Asel and many of her international team-mates are in hiding. Asel isn't her real name. In Kabul members of the Taliban have already come looking for Afghanistan's women's cricket team.
"Every woman playing cricket or other sports is not safe right now," she says. "The situation is very bad in Kabul.
"We have a group on WhatsApp and every night we are talking about our problems and sharing plans about what we should do. We are all hopeless."
Asel has barely stepped outside her home since the Taliban entered Kabul in mid-August and has locked her cricket kit away. She explains how one of her team-mates was targeted in the city.
"The village where they play cricket, some people who knew them are working with the Taliban. When the Taliban came here and took Kabul they threatened them, saying, 'We may come and kill you if you try to play cricket again,'" Asel says.
Taqwa, who is also using a pseudonym, was involved in Afghan women's cricket for many years. She managed to flee the country after Kabul fell. In the week before she got out, she moved from house to house to avoid being detected. The Taliban called her father, but he said he had not been in contact with her.
"I don't want to think about what would've happened," she says. "When the Taliban came to Kabul, for a week I didn't eat anything, I didn't sleep.
"I was not only thinking about myself, I was worrying about my girls. They are sacrificing their lives, their studies. Some even didn't get married so they could play for Afghanistan. I'm very worried about their lives."
For another former player, Hareer, again speaking to the BBC using an assumed name, playing cricket as an Afghan woman meant far more than just taking wickets and scoring runs.
"When I play I feel like a strong woman," she says. "I feel confident and I feel proud of myself.
"I can imagine myself as a woman who can do anything, who can make her dreams come true."
But for Hareer and the rest of the Afghanistan women's cricket team, those dreams may well have come to an end.
When just under a year ago there seemed to be so much hope, now they fear for their safety and feel abandoned by the sporting authorities they believe can help.
The rise of cricket had seemed something of a fairy tale in Afghanistan. The country was only granted affiliate membership by the International Cricket Council (ICC) in 2001, just a year after the Taliban lifted a ban on the sport. When the Taliban was overthrown soon after, cricket began to flourish, along with other sports like football.
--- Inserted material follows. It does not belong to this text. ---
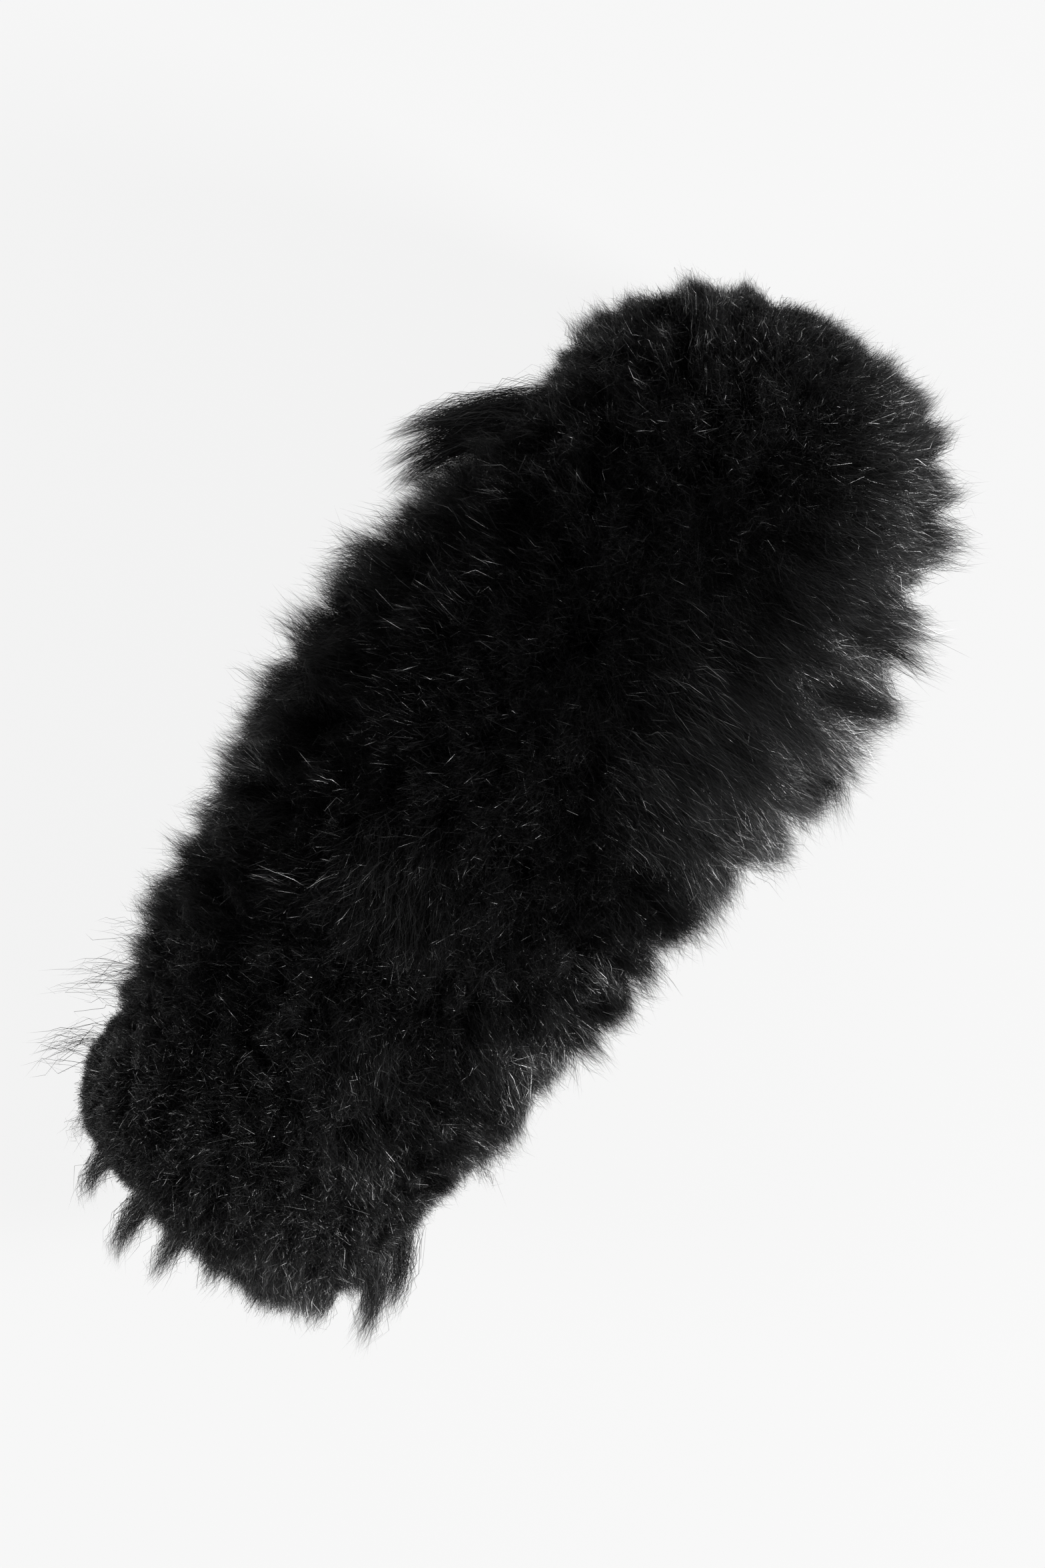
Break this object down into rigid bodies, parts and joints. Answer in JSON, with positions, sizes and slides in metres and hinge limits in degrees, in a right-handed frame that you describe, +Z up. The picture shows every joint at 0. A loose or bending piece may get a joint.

"If we look into the last 20 years, we had war, suicide attacks, we had so many problems, but the only occasion when the entire nation was happy, they were emotionally involved… was during sport," Emal Pasarly, editor of BBC Pashto, told The Sports Desk podcast in August.
"Only sport gave a time or a place where people were happy and they could forget about the rest of what was going on around them."
Cricket fanaticism in Afghanistan grew throughout the 2000s as the men's team began a meteoric rise on the world stage. When they qualified for the 2015 World Cup in Australia, street celebrations broke out across the country. In 2017, they were granted Test status. Players such as Rashid Khan and Mohammad Nabi are now international stars and are adored across the country.